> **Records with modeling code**
---*---
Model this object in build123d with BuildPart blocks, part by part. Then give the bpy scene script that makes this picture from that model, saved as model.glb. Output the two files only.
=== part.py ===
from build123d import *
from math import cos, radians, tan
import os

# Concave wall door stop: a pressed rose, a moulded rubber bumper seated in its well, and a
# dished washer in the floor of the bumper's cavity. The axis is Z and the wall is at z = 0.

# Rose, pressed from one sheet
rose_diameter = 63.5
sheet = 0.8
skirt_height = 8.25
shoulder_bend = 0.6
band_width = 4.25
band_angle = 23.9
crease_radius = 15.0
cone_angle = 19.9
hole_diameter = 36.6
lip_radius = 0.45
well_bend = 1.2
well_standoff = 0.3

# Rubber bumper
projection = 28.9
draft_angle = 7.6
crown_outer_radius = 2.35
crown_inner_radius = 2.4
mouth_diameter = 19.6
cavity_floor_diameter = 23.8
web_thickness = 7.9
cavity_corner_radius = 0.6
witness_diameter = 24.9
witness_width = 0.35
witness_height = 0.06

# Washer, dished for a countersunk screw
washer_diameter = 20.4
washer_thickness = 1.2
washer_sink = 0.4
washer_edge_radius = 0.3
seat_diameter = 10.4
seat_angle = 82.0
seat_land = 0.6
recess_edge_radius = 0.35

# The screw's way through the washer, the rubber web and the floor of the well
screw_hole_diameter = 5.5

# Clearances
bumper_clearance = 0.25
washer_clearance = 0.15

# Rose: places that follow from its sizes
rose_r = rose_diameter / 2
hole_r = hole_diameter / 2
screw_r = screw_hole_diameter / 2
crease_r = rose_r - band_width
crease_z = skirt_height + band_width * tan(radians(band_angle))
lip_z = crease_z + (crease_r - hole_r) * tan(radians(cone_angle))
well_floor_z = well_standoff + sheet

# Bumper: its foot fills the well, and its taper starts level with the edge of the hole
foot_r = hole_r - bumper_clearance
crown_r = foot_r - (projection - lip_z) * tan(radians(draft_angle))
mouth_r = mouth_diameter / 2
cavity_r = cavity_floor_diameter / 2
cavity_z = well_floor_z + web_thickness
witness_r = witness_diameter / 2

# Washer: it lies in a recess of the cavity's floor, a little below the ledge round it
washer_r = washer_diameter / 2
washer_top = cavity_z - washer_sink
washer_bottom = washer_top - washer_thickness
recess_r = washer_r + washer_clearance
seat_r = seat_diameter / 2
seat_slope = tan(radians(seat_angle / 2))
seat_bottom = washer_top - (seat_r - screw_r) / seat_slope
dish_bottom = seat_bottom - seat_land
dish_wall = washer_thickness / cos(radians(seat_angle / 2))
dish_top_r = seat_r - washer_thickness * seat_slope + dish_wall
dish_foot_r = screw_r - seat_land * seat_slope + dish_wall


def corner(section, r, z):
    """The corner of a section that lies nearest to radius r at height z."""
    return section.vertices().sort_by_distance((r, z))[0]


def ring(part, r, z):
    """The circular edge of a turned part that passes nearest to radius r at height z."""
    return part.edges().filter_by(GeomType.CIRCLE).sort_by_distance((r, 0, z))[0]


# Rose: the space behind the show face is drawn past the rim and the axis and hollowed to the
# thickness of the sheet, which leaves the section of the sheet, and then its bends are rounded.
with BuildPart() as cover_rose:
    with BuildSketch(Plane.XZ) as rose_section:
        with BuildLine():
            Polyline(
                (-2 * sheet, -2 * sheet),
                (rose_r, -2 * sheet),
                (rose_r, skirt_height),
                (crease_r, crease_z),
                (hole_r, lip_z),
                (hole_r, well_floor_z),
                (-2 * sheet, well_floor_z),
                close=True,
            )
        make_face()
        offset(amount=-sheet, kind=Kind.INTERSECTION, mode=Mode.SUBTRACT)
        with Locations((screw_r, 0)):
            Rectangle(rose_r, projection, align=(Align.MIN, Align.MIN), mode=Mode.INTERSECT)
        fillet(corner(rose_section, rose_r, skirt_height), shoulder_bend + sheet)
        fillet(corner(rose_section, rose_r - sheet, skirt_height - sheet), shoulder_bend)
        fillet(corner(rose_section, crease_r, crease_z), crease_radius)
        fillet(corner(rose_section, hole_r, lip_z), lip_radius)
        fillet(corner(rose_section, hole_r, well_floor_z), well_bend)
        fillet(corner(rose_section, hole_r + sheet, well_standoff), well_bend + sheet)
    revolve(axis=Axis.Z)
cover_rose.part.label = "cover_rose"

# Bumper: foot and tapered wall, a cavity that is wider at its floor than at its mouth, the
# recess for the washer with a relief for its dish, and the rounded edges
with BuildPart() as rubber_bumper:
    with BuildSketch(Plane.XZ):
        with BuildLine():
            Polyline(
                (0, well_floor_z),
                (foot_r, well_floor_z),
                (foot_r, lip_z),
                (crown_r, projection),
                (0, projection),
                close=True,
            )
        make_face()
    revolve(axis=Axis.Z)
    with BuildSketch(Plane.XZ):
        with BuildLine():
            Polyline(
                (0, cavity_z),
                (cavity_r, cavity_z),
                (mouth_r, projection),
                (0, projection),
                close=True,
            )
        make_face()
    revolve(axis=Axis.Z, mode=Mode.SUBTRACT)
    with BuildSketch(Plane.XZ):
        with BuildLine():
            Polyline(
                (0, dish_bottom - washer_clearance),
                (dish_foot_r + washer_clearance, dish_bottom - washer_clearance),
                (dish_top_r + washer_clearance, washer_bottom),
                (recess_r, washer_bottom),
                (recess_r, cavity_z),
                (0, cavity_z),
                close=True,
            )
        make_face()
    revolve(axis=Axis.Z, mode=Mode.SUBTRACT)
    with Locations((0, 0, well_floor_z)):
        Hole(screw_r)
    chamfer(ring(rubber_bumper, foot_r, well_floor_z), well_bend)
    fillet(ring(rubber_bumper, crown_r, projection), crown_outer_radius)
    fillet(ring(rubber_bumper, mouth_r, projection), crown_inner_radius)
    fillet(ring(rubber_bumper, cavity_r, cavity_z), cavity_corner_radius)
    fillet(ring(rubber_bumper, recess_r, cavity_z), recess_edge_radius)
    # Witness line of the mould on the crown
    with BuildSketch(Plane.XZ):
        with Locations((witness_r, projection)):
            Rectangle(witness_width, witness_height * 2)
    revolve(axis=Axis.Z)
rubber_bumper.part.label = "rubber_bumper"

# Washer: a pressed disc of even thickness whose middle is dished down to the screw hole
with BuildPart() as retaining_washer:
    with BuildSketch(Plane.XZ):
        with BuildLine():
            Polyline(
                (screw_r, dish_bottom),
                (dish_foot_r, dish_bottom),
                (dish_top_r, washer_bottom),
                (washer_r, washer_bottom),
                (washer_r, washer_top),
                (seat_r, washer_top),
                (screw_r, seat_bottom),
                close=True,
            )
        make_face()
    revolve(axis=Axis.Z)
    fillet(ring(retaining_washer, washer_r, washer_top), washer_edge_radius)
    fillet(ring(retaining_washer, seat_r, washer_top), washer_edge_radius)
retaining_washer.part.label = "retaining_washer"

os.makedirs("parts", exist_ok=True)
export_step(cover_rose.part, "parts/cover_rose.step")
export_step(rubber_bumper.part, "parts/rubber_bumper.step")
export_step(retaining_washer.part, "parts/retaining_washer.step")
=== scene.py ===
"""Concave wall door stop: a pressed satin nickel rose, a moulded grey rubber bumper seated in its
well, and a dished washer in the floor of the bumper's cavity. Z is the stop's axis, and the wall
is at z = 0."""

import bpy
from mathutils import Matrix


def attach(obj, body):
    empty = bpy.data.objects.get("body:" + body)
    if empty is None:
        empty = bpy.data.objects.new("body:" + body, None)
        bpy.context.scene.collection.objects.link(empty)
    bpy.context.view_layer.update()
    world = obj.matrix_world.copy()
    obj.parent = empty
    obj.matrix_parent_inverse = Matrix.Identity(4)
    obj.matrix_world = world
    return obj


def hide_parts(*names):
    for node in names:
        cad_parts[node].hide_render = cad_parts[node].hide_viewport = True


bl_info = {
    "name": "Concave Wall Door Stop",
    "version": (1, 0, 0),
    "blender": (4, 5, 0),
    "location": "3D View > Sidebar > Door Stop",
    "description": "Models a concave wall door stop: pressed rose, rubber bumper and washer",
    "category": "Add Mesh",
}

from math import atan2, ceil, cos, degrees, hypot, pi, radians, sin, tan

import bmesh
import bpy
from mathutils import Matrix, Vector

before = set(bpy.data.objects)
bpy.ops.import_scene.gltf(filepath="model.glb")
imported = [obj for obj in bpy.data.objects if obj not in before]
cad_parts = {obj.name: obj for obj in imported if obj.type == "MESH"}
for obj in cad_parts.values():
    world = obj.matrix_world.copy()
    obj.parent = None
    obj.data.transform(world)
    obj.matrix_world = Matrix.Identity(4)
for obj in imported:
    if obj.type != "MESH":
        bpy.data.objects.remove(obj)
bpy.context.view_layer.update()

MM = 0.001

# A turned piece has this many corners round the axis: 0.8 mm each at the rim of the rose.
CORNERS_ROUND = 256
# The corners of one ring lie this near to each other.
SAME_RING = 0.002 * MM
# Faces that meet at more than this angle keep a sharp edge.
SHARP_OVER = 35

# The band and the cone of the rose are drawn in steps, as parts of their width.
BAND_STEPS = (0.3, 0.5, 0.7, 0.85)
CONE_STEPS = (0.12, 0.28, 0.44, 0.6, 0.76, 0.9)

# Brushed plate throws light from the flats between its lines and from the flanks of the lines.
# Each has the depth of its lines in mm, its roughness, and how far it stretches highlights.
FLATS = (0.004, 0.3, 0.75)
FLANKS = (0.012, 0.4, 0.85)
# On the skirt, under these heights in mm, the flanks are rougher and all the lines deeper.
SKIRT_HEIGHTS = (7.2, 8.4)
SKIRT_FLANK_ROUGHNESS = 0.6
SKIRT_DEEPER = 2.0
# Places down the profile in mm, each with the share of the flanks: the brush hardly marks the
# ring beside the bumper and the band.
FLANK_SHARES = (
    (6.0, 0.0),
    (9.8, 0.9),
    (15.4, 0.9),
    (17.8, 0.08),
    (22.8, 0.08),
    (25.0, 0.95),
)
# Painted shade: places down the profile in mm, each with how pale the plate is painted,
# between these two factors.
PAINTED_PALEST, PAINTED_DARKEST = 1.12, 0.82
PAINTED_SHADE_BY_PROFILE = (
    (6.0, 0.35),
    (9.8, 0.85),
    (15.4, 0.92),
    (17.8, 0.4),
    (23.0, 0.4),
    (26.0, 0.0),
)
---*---
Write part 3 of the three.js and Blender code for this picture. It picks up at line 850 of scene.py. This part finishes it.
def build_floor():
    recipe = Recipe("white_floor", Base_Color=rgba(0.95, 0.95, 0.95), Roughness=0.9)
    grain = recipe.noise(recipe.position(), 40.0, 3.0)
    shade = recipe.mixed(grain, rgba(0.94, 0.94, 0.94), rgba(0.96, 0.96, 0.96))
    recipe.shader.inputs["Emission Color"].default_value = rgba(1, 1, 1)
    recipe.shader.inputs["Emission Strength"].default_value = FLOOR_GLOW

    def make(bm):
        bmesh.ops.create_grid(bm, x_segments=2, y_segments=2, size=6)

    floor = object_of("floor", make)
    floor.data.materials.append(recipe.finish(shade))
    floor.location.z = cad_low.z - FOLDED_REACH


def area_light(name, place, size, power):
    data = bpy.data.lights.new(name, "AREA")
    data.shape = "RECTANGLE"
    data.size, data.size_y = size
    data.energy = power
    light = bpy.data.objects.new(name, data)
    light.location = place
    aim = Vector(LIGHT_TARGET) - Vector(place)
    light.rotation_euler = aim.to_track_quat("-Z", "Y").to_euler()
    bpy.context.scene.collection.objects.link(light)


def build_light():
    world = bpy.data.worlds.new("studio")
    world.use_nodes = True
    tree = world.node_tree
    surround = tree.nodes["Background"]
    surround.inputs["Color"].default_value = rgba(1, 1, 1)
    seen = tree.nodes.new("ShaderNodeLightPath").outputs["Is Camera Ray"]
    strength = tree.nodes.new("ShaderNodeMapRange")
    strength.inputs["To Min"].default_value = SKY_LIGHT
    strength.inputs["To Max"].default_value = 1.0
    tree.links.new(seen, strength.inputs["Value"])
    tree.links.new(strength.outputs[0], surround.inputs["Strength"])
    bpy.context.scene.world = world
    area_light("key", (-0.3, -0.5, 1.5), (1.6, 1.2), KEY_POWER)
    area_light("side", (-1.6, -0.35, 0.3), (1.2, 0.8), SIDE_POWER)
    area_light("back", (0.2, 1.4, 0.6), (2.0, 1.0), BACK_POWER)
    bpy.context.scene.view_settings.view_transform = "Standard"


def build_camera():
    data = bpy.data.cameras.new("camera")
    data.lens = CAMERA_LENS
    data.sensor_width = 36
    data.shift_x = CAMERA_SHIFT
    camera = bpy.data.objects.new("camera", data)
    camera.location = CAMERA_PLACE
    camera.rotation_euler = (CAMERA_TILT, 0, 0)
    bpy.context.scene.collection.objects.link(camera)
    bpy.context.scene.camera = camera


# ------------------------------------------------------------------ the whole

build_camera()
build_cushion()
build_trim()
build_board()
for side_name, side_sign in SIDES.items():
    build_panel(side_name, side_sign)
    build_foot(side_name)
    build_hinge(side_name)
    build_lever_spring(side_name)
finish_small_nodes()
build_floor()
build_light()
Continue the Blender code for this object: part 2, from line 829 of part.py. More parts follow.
---*---
> **Given problem**
Retype only what lies between the line bearing "washer_r, washer_top), washer_edge_radius)" and the line bearing "in imported if", keeping both of those lines.

> **Exercise answer**
    fillet(ring(retaining_washer, washer_r, washer_top), washer_edge_radius)
    fillet(ring(retaining_washer, seat_r, washer_top), washer_edge_radius)
retaining_washer.part.label = "retaining_washer"

os.makedirs("parts", exist_ok=True)
export_step(cover_rose.part, "parts/cover_rose.step")
export_step(rubber_bumper.part, "parts/rubber_bumper.step")
export_step(retaining_washer.part, "parts/retaining_washer.step")
=== scene.py ===
"""Concave wall door stop: a pressed satin nickel rose, a moulded grey rubber bumper seated in its
well, and a dished washer in the floor of the bumper's cavity. Z is the stop's axis, and the wall
is at z = 0."""

import bpy
from mathutils import Matrix


def attach(obj, body):
    empty = bpy.data.objects.get("body:" + body)
    if empty is None:
        empty = bpy.data.objects.new("body:" + body, None)
        bpy.context.scene.collection.objects.link(empty)
    bpy.context.view_layer.update()
    world = obj.matrix_world.copy()
    obj.parent = empty
    obj.matrix_parent_inverse = Matrix.Identity(4)
    obj.matrix_world = world
    return obj


def hide_parts(*names):
    for node in names:
        cad_parts[node].hide_render = cad_parts[node].hide_viewport = True


bl_info = {
    "name": "Concave Wall Door Stop",
    "version": (1, 0, 0),
    "blender": (4, 5, 0),
    "location": "3D View > Sidebar > Door Stop",
    "description": "Models a concave wall door stop: pressed rose, rubber bumper and washer",
    "category": "Add Mesh",
}

from math import atan2, ceil, cos, degrees, hypot, pi, radians, sin, tan

import bmesh
import bpy
from mathutils import Matrix, Vector

before = set(bpy.data.objects)
bpy.ops.import_scene.gltf(filepath="model.glb")
imported = [obj for obj in bpy.data.objects if obj not in before]
cad_parts = {obj.name: obj for obj in imported if obj.type == "MESH"}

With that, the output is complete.